COLLECTED MATERIAL:
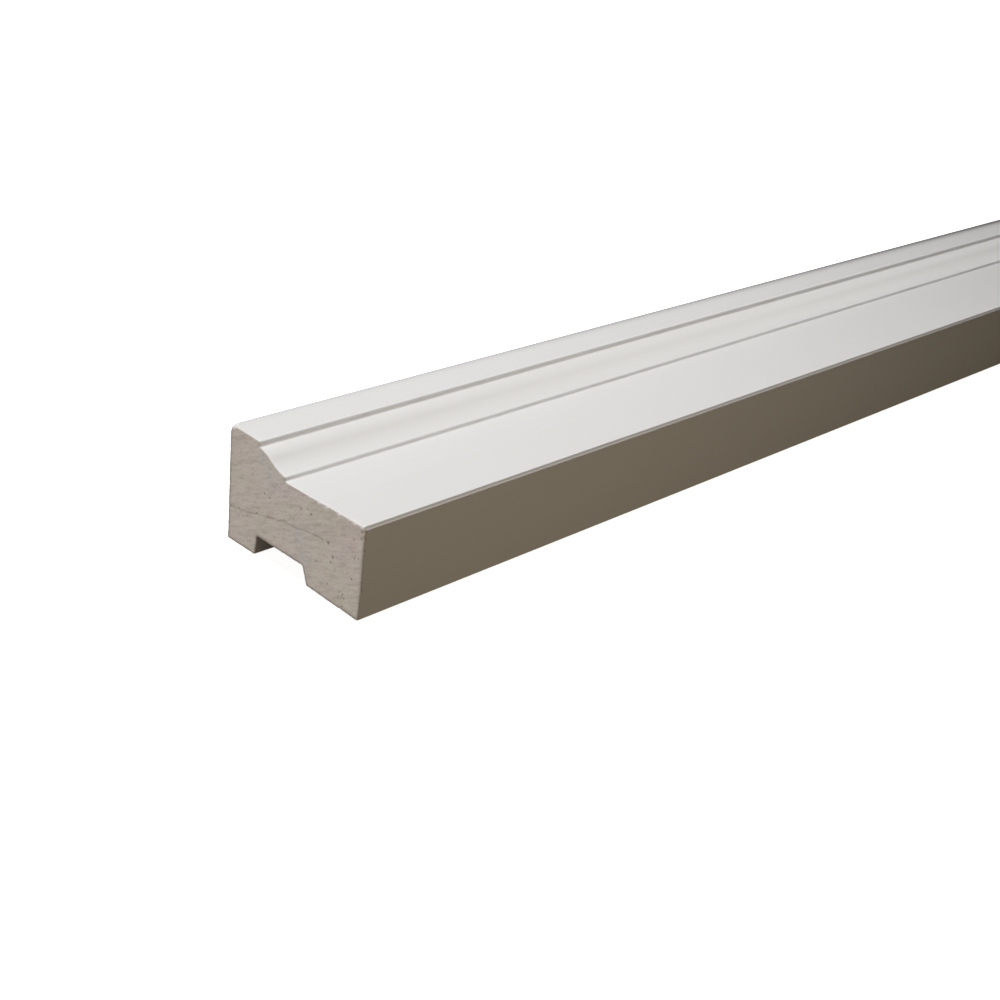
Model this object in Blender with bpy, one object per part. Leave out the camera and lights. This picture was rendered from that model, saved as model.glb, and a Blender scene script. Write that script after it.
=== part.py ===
"""Brick moulding: one square-cut length of a solid white cellular PVC moulding.

It lies on its back. The length runs along X, the thick edge faces +Y, the thin edge faces -Y, and the
origin is the middle of the length and of the width, on the plane that the back rests on.
The section is drawn as (distance from the thick edge, height above the back) and then extruded.
"""

import bpy
from math import atan2, cos, radians, sin, tan
from mathutils import Vector

# Driving dimensions, in metres
LENGTH = 0.4064
WIDTH = 0.0508
THICK_EDGE = 0.03175
THIN_EDGE = 0.0250

# Front, from the thick edge to the thin edge
TOP_FLAT = 0.0115
TOP_SLOPE = radians(2.6)
TOP_STEP = 0.00198
STEP_DRAFT = 0.0002
OGEE_WIDTH = 0.0101
OGEE_ROUND_SHARE = 0.43
OGEE_END_SLOPE = radians(7)
FACE_STEP = 0.00115
FACE_SLOPE = radians(0.65)

# Back: a relief channel between two feet
THICK_FOOT = 0.0110
THIN_FOOT = 0.0194
CHANNEL_DEPTH = 0.0054
THICK_WALL_DRAFT = radians(8.5)
THIN_WALL_DRAFT = radians(21)
THIN_FOOT_BEVEL = radians(2)

# Radii of the arrises and of the channel's inner corners
BACK_ARRIS_RADIUS = 0.0010
NOSE_RADIUS = 0.0005
OGEE_LIP_RADIUS = 0.0005
FACE_ARRIS_RADIUS = 0.0008
FOOT_RADIUS = 0.0003
CHANNEL_CORNER_RADIUS = 0.0009

CORNER_STEPS = 6
OGEE_STEPS = 14

SKIN_COLOUR = (0.83, 0.83, 0.815, 1.0)
SKIN_ROUGHNESS = 0.38


def clear_scene():
    for item in list(bpy.data.objects):
        bpy.data.objects.remove(item, do_unlink=True)


def white_pvc():
    material = bpy.data.materials.new("white_pvc")
    material.use_nodes = True
    shader = material.node_tree.nodes["Principled BSDF"]
    shader.inputs["Base Color"].default_value = SKIN_COLOUR
    shader.inputs["Roughness"].default_value = SKIN_ROUGHNESS
    shader.inputs["Metallic"].default_value = 0.0
    return material


def arc(centre, start, turn, steps):
    """Points from start round the centre, through the angle turn."""
    spoke = start - centre
    first = atan2(spoke.y, spoke.x)
    angles = [first + turn * step / steps for step in range(steps + 1)]
    return [centre + spoke.length * Vector((cos(angle), sin(angle))) for angle in angles]


def rounded_corner(before, corner, after, radius):
    """The arc that blends the corner between its two neighbours."""
    back = (before - corner).normalized()
    ahead = (after - corner).normalized()
    half_angle = back.angle(ahead) / 2
    start = corner + back * radius / tan(half_angle)
    centre = corner + (back + ahead).normalized() * radius / sin(half_angle)
    spoke = start - centre
    turn = 2 * atan2(spoke.cross(corner - centre), spoke.dot(corner - centre))
    return arc(centre, start, turn, CORNER_STEPS)


def face_height(from_thick):
    """The broad face rises a little towards the thin edge, where it reaches THIN_EDGE."""
    return THIN_EDGE - (WIDTH - from_thick) * tan(FACE_SLOPE)


def ogee(start, end):
    """Two arcs, round then hollow, which leave and arrive at OGEE_END_SLOPE."""
    chord = end - start
    steepest = 2 * atan2(-chord.y, chord.x) - OGEE_END_SLOPE
    turn = steepest - OGEE_END_SLOPE
    both_radii = chord.length / (2 * sin(turn / 2))
    round_radius = both_radii * OGEE_ROUND_SHARE
    hollow_radius = both_radii - round_radius
    inflection = start.lerp(end, OGEE_ROUND_SHARE)
    towards_back = Vector((-sin(OGEE_END_SLOPE), -cos(OGEE_END_SLOPE)))
    round_part = arc(start + round_radius * towards_back, start, -turn, OGEE_STEPS)
    across_slope = Vector((sin(steepest), cos(steepest)))
    hollow_part = arc(inflection + hollow_radius * across_slope, inflection, turn, OGEE_STEPS)
    return round_part + hollow_part[1:]


def front_outline():
    """From the thick edge's foot over the front to the thin edge's foot."""
    foot = Vector((0, 0))
    back_arris = Vector((0, THICK_EDGE))
    nose = Vector((TOP_FLAT, THICK_EDGE - TOP_FLAT * tan(TOP_SLOPE)))
    ogee_start = Vector((TOP_FLAT + STEP_DRAFT, THICK_EDGE - TOP_STEP))
    face_start = ogee_start.x + OGEE_WIDTH
    face_foot = Vector((face_start, face_height(face_start)))
    lip = face_foot + Vector((0, FACE_STEP))
    face_arris = Vector((WIDTH, THIN_EDGE))
    thin_foot = Vector((WIDTH, 0))
    moulded = ogee(ogee_start, lip)
    up_the_ogee = lip + OGEE_WIDTH * Vector((-cos(OGEE_END_SLOPE), sin(OGEE_END_SLOPE)))
    lip_corner = rounded_corner(up_the_ogee, lip, face_foot, OGEE_LIP_RADIUS)
    points = rounded_corner(foot, back_arris, nose, BACK_ARRIS_RADIUS)
    points += rounded_corner(back_arris, nose, ogee_start, NOSE_RADIUS)
    points += [point for point in moulded if point.x < lip_corner[0].x]
    points += lip_corner
    points.append(face_foot)
    points += rounded_corner(face_foot, face_arris, thin_foot, FACE_ARRIS_RADIUS)
    return points


def back_outline():
    """From the thin edge's foot across the relief channel to the thick edge's foot."""
    thin_foot = Vector((WIDTH, 0))
    thin_mouth = Vector((WIDTH - THIN_FOOT, THIN_FOOT * tan(THIN_FOOT_BEVEL)))
    thick_mouth = Vector((THICK_FOOT, 0))
    thin_wall_run = (CHANNEL_DEPTH - thin_mouth.y) * tan(THIN_WALL_DRAFT)
    thin_corner = Vector((thin_mouth.x - thin_wall_run, CHANNEL_DEPTH))
    thick_corner = Vector((THICK_FOOT + CHANNEL_DEPTH * tan(THICK_WALL_DRAFT), CHANNEL_DEPTH))
    thick_foot = Vector((0, 0))
    face_arris = Vector((WIDTH, THIN_EDGE))
    back_arris = Vector((0, THICK_EDGE))
    points = rounded_corner(face_arris, thin_foot, thin_mouth, FOOT_RADIUS)
    points += rounded_corner(thin_foot, thin_mouth, thin_corner, FOOT_RADIUS)
    points += rounded_corner(thin_mouth, thin_corner, thick_corner, CHANNEL_CORNER_RADIUS)
    points += rounded_corner(thin_corner, thick_corner, thick_mouth, CHANNEL_CORNER_RADIUS)
    points += rounded_corner(thick_corner, thick_mouth, thick_foot, FOOT_RADIUS)
    points += rounded_corner(thick_mouth, thick_foot, back_arris, FOOT_RADIUS)
    return points


def brick_moulding(collection):
    outline = front_outline() + back_outline()
    curve = bpy.data.curves.new("brick_moulding", "CURVE")
    curve.dimensions = "2D"
    curve.fill_mode = "BOTH"
    curve.extrude = LENGTH / 2
    spline = curve.splines.new("POLY")
    spline.points.add(len(outline) - 1)
    for point, place in zip(spline.points, outline):
        point.co = (WIDTH / 2 - place.x, place.y, 0, 1)
    spline.use_cyclic_u = True
    curve.materials.append(white_pvc())
    moulding = bpy.data.objects.new("brick_moulding", curve)
    # The section's plane stands upright across X: its own x runs to +Y and its own y runs up
    moulding.rotation_euler = (radians(90), 0, radians(90))
    collection.objects.link(moulding)
    return moulding


def main():
    clear_scene()
    collection = bpy.data.collections.new("Brick moulding")
    bpy.context.scene.collection.children.link(collection)
    brick_moulding(collection)


main()
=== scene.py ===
from math import atan2, ceil, cos, exp, radians, sin, sqrt, tan, tau

import bpy
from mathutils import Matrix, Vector, kdtree, noise
from mathutils.geometry import delaunay_2d_cdt


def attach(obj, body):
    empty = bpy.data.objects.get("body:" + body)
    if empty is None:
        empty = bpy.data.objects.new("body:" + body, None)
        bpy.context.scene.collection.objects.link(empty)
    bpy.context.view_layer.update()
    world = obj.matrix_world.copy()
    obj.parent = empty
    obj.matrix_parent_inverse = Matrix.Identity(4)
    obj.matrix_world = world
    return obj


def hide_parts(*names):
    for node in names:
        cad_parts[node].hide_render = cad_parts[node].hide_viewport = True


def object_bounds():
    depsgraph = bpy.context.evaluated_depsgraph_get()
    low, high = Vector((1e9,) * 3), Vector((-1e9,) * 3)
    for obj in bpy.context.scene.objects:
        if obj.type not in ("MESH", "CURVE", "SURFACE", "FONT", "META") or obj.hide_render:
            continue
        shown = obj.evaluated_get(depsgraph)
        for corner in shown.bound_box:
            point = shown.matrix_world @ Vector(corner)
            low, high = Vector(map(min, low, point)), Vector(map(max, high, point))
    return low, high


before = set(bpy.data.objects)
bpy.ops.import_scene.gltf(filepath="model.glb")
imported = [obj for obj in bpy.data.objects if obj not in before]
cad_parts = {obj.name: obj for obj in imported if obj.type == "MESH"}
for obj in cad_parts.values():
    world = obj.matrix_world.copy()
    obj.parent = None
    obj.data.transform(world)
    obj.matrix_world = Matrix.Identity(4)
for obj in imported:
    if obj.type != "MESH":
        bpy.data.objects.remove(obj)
cadLow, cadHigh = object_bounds()
mm = 0.001
noise.seed_set(1)               # without a seed, noise_vector differs from run to run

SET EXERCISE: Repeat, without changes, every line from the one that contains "for corner in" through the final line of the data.

EXERCISE RESPONSE:
        for corner in shown.bound_box:
            point = shown.matrix_world @ Vector(corner)
            low, high = Vector(map(min, low, point)), Vector(map(max, high, point))
    return low, high


before = set(bpy.data.objects)
bpy.ops.import_scene.gltf(filepath="model.glb")
imported = [obj for obj in bpy.data.objects if obj not in before]
cad_parts = {obj.name: obj for obj in imported if obj.type == "MESH"}
for obj in cad_parts.values():
    world = obj.matrix_world.copy()
    obj.parent = None
    obj.data.transform(world)
    obj.matrix_world = Matrix.Identity(4)
for obj in imported:
    if obj.type != "MESH":
        bpy.data.objects.remove(obj)
cadLow, cadHigh = object_bounds()
mm = 0.001
noise.seed_set(1)               # without a seed, noise_vector differs from run to run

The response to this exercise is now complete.